The victory, she said, might give pro-European young people in the country an important boost to their momentum.
“Sometimes we do need that push from the outside and for someone to tell us that ‘You, too, do belong,’” she said. “I think this will make us as a society braver to stand for European values, the values of democracy, freedom, basic human rights.”
The victory came as a surprise in Eurovision circles.
Bulgaria, which has long been one of the bloc’s poorest member states, had sat out the last three Eurovision contests, citing high costs. And its entry this year, the club-style track “Bangaranga,” had not been one of the preshow favorites.
But Dara, whose real name is Darina Yotova, prevailed with 516 points — way ahead of second-place Israel, which scored 343 points, and third-place Romania, with 296.
Bulgaria erupted in celebration, said Elena Rosberg, a Eurovision commentator for Bulgaria’s public broadcaster, who wrote her doctoral dissertation on the competition.
People are “genuinely euphoric,” Rosberg wrote in an email: “For many Bulgarians, this felt like an injection of national self-confidence.”

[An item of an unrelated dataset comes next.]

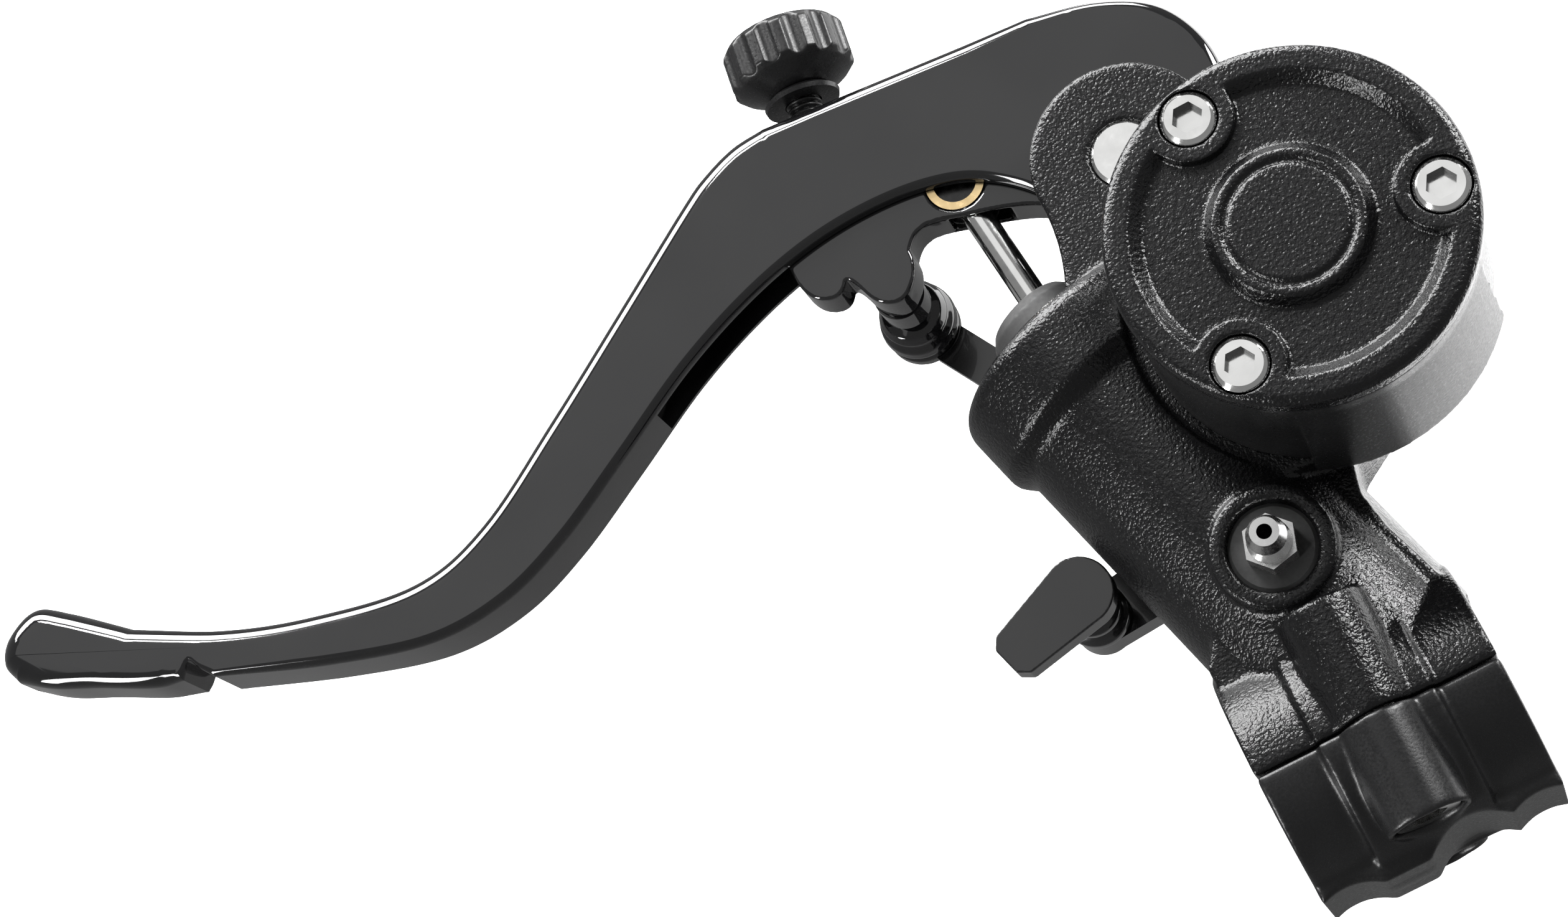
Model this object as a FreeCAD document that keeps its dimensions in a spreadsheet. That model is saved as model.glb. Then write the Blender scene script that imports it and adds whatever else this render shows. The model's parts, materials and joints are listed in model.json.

Rosberg said her phone had “exploded” after the victory and her social media feeds filled with reactions from people who typically would never pay attention to the song contest. “Friends were calling each other,” she wrote. “People from completely different generations suddenly found themselves discussing the same thing.”

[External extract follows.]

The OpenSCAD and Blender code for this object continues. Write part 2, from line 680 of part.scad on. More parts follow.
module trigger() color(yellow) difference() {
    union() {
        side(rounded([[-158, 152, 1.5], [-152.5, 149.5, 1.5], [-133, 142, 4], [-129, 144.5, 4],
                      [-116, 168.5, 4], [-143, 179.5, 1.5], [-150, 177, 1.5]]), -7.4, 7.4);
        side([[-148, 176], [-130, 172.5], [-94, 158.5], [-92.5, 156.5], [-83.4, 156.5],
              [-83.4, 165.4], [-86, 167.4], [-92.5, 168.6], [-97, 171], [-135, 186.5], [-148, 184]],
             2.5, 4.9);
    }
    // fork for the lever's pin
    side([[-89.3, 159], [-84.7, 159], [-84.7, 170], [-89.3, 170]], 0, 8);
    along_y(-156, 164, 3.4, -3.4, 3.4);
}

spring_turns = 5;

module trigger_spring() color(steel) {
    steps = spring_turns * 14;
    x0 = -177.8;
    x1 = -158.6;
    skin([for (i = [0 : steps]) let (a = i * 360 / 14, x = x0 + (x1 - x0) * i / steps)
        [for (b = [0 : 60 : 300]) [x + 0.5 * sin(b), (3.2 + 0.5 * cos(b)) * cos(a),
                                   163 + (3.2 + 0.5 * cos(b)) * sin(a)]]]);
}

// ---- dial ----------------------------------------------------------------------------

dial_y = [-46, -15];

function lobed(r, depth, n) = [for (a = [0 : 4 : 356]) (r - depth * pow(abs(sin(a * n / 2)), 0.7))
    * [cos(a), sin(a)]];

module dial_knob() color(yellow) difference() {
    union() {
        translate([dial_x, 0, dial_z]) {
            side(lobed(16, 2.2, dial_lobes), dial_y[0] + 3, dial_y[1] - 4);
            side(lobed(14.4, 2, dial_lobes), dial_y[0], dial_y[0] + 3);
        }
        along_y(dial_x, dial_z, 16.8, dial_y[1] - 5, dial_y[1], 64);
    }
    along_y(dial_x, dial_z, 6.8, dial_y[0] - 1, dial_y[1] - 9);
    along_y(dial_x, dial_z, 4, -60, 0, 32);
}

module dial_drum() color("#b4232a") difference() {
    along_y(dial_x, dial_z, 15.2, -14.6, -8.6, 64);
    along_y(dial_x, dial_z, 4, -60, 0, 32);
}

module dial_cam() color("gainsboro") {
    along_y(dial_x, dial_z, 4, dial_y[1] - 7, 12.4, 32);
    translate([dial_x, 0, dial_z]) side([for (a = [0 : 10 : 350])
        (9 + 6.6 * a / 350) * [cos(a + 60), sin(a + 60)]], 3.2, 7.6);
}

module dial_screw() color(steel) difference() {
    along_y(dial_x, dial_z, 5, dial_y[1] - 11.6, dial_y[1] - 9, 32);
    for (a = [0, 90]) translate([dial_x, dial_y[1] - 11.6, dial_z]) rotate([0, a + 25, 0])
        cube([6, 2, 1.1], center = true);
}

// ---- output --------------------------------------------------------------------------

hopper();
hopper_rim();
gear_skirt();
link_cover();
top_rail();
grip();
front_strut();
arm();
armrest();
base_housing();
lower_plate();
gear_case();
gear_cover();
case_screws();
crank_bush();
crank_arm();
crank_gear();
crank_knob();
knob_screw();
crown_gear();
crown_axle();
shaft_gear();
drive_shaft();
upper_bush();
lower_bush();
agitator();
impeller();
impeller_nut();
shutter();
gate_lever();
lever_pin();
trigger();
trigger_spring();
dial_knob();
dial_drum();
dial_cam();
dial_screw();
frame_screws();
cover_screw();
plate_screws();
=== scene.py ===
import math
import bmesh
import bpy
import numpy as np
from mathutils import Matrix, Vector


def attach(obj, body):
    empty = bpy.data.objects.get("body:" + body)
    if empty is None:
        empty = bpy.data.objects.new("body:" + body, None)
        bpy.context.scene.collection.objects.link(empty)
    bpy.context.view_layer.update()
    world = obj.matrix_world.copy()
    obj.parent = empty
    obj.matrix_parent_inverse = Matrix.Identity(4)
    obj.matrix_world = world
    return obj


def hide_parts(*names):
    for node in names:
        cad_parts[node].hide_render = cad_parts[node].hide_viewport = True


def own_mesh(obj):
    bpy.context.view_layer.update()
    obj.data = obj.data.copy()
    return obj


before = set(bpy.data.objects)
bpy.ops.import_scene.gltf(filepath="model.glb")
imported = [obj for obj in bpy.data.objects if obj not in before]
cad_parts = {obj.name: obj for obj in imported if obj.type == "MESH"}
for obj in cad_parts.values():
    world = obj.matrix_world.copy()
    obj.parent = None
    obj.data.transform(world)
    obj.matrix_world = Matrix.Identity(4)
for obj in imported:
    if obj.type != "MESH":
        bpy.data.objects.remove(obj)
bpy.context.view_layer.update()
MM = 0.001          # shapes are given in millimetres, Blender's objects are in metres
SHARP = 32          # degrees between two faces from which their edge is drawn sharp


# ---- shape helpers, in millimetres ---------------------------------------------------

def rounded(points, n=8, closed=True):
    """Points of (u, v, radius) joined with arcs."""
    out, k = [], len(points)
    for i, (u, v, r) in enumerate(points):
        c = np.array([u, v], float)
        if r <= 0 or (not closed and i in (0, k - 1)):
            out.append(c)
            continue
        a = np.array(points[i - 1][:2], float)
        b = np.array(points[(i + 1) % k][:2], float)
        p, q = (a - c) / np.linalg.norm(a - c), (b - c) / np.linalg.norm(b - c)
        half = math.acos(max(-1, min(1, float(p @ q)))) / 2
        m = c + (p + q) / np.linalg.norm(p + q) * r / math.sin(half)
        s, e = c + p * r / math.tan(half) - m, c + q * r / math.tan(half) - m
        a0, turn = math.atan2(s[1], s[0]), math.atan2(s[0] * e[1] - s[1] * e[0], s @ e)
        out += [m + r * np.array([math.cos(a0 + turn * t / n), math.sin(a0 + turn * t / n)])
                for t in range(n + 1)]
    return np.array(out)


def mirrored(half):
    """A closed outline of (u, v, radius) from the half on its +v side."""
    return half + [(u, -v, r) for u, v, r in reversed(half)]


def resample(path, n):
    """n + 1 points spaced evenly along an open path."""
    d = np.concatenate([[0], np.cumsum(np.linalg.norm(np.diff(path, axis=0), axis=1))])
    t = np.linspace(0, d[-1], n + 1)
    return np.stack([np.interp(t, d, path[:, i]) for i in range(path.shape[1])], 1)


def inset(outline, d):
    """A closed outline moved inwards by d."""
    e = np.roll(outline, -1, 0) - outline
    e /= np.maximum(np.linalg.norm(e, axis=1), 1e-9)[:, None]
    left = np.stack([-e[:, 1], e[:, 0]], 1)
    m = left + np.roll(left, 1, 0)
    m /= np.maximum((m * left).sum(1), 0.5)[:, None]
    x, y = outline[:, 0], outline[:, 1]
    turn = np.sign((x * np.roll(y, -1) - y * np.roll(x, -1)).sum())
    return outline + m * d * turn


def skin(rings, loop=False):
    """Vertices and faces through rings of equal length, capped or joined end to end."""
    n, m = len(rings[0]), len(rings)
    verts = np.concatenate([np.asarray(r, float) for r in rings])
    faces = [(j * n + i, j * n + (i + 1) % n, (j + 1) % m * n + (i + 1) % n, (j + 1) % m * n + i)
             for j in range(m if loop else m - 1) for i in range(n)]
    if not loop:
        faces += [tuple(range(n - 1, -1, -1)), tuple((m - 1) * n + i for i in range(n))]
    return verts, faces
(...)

After so much time feeling like they were on Europe’s periphery, Bulgarians were suddenly right at the center. The victory came after a major cultural shift, Rosberg added, and the adoption of the euro, which, she wrote, “represents confirmation that Bulgaria belongs firmly inside the European democratic space.”
“For me, this victory is not really only about Eurovision,” Rosberg added. “It is about visibility, recognition and confidence,” she wrote.
Dara herself was visible to the masses as she returned to Sofia, Bulgaria’s capital, on Sunday: Crowds thronged the airport, and Bulgaria’s main television stations broadcast her arrival live, making changes to regular programming to stream the celebration to the country of about 6.5 million people.
The singer, who became a star in Bulgaria in part by regularly taking part in national talent competitions, hoisted the Eurovision trophy overhead as the cheering almost drowned out the playing of her song on loudspeakers. Glittering golden confetti filled the air. Some people waved Bulgarian flags. Others were holding children on their shoulders to help them see over the crowd.
Dara told the British newspaper The Independent that she was trained in traditional Bulgarian vocal technique and folklore singing, and that winning Eurovision was a chance for Bulgaria to be “really seen” on the international stage.
“If ‘Bangaranga’ can be the song that makes someone in Manchester or Edinburgh or Brighton pull out their phone and look up Bulgaria — look up its music, its coast, its literature, its people — then I’ve already achieved something real,” she said.
Young people, like Viktoria Spasova, 24, love her music. So does Spasova’s grandmother, who also celebrated the win — and stayed up until 2 a.m. to watch the final.
“She hasn’t stopped talking about Dara ever since,” said Spasova, a marketing and social media expert from Sofia. “She told me that she adores Dara.”
Now, she said, “Bangaranga” is everywhere — people are talking about the song on the street, on television, on the subway. “The word has taken on a life of its own,” Spasova said.
“Bulgaria is rarely in the international spotlight for good reasons,” she added, “so it feels special to see the country celebrated on a stage this big.”